What follows is a whirlwind courtship set against the backdrop of the south of France. Sounds lovely, doesn’t it? Er, not so much. This part of the book served as nothing more than a reminder of how foolish first love can make us. My hat is off to Du Maurier for her flawless portrayal of this time in our lives, when your future is spread out in front of you and all your fantasies still seem tangible.
What made it that much more difficult to read was the MC. Not Cory is a dreamer; she lives largely inside of her head, and the smallest thing, from her companion choosing to host a cocktail party, to the rising of the sun, can send her mind spinning as she plays out the infinite consequences of these things.
This tendency becomes obsessive when Maxim enters the picture. Where she is both immature and naïve, he is complicated and divided. Her happiness becomes dependent on his smiles, her misery decided by a harsh word. Thanks to their age difference, he’s forgotten what this is like, how raw and all-consuming first love can be, and he’s careless with her feelings because of it. He takes complete advantage of her throughout, and I hated him almost from the point of his introduction.
The singular reason that he’s even attracted to her at all is because
she is the antithesis of his late wife.
(show spoiler)
So I’m sorry to all the Maxim shippers, but I can find nothing redeeming or romantic about an older man who so casually mistreats his innocent young wife.

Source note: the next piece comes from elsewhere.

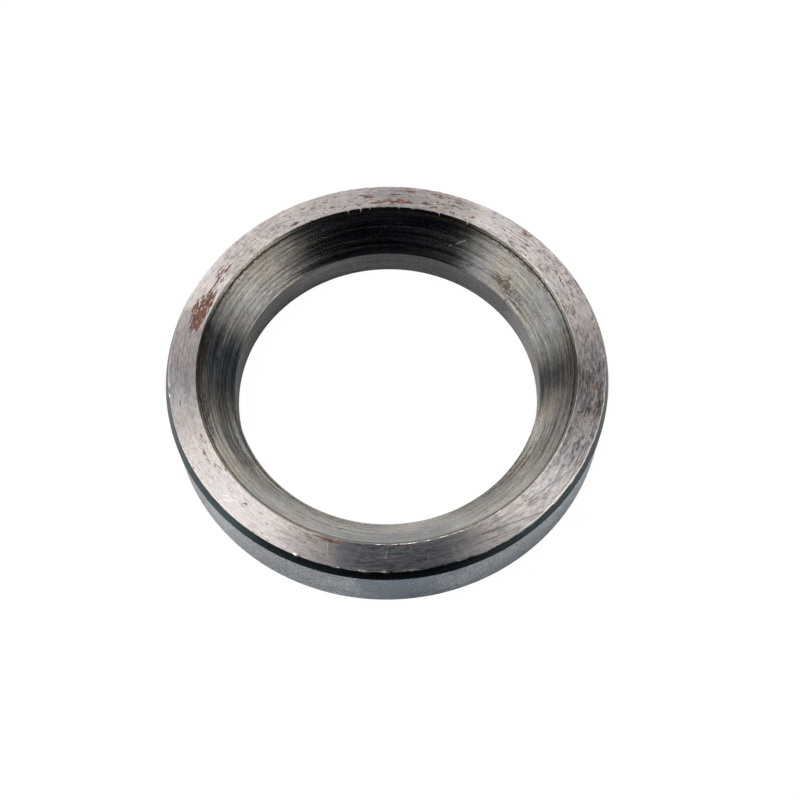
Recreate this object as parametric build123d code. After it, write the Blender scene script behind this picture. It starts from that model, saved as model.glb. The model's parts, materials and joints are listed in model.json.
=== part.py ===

Not Cory might be naïve, but she’s not an utter fool. Her introspectiveness makes her a keen observer, and even in their early days together, she realizes that something isn’t right between her and Maxim. She senses it should be different, has premonitions of what’s to come. After their honeymoon, they head home, to Manderley where all becomes clear.
Rebecca. Rebecca.
Rebecca. Rebecca. REBECCA!The dead wife. She’s there with them, always. Both the servants of the household, and the surrounding villagers preferred her and her outgoing nature, her wild parties, the way she could draw one out of themselves and make them feel as though they were a trusted friend, to Not Cory and her shy, withdrawn nature. It doesn’t help matters that she was tall, gorgeous, refined, and well bred, and that almost everyone Not Cory meets feels the need to remind her of this.

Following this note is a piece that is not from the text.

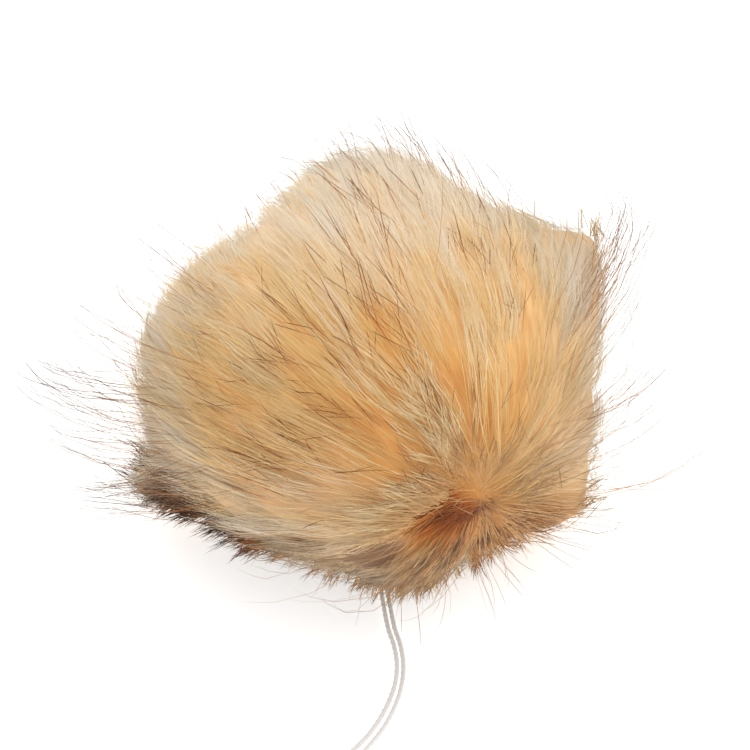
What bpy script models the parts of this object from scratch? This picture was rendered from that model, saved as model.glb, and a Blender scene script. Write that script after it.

She feels Rebecca hanging over her marriage like a ghoul, dogging her steps throughout her new home, distracting and beguiling her husband from beyond the grave. So it’s understandable that after a few short weeks at Manderley, Not Cory begins to further withdraw from her surroundings, turn more introspective, begin to question everything about her marriage and the man she’s attached herself to.
At this point, the book turns into a slow motion train wreck. You see how easily she’s manipulated by the aging Mrs. Danvers, Rebecca’s old maid, by her husband, by the others around her, and you just want to shake her out of it. Instead of character progression, you get regression, and watching it all unfold is frustrating to say the least. I kept waiting for her to grow a spine, for her to start questioning things, to stand up for herself. Sadly, this never happens.
And all the while, there’s Maxim, patting her head like a dog if she pleases him, frowning and becoming withdrawn if she doesn’t. I saw too many signs of a perfect victim within his wife, and it greatly disturbed me. She became constantly aware of his moods, adjusted her own behaviors to compensate for them, steered conversations if she worried that they might be heading down roads that might upset him.
Maxim, Maxim,
Maxim, Maxim, MAXIM! Less than half of the way through, I had every single plot twist unraveled. It made for a rather anticlimactic finish, and I found myself skimming through large sections of Not Cory’s infuriatingly weak inner monologue.
The biggest “revelation” of them all almost caused me to rage quit, but I had come too far.
Maxim reveals that his first wife didn’t drown. He killed her. And instead of being horrified, Not Cory is insanely happy. Because he never loved her. FUCKING WHAT?!
(show spoiler)
Then there was another reveal, which I didn’t buy at all because of all the things I’ve previously discussed in regards to Maxim.
He tells Not Cory he loves her. It’s almost laughable. He treated her as if she were an errant child throughout the entire book. He even called her a child repeatedly, and condescended to her about it. Ugh. He did not once until that point show her more than a passing kindness and nothing in his manner ever, EVER spoke of love or any strong emotion at all.
(show spoiler)
In closing, I don’t get the hype. I don’t think that this is remarkable or groundbreaking, and I don’t even think it should be classified as a romance. I think many of the themes are merely reused and reworked from earlier gothic novels, primarily Jane Eyre. In fact, this has such a remarkable amount of similarities to it, that I’ll be reading it next, and I plan on coming back and adding a section about my findings.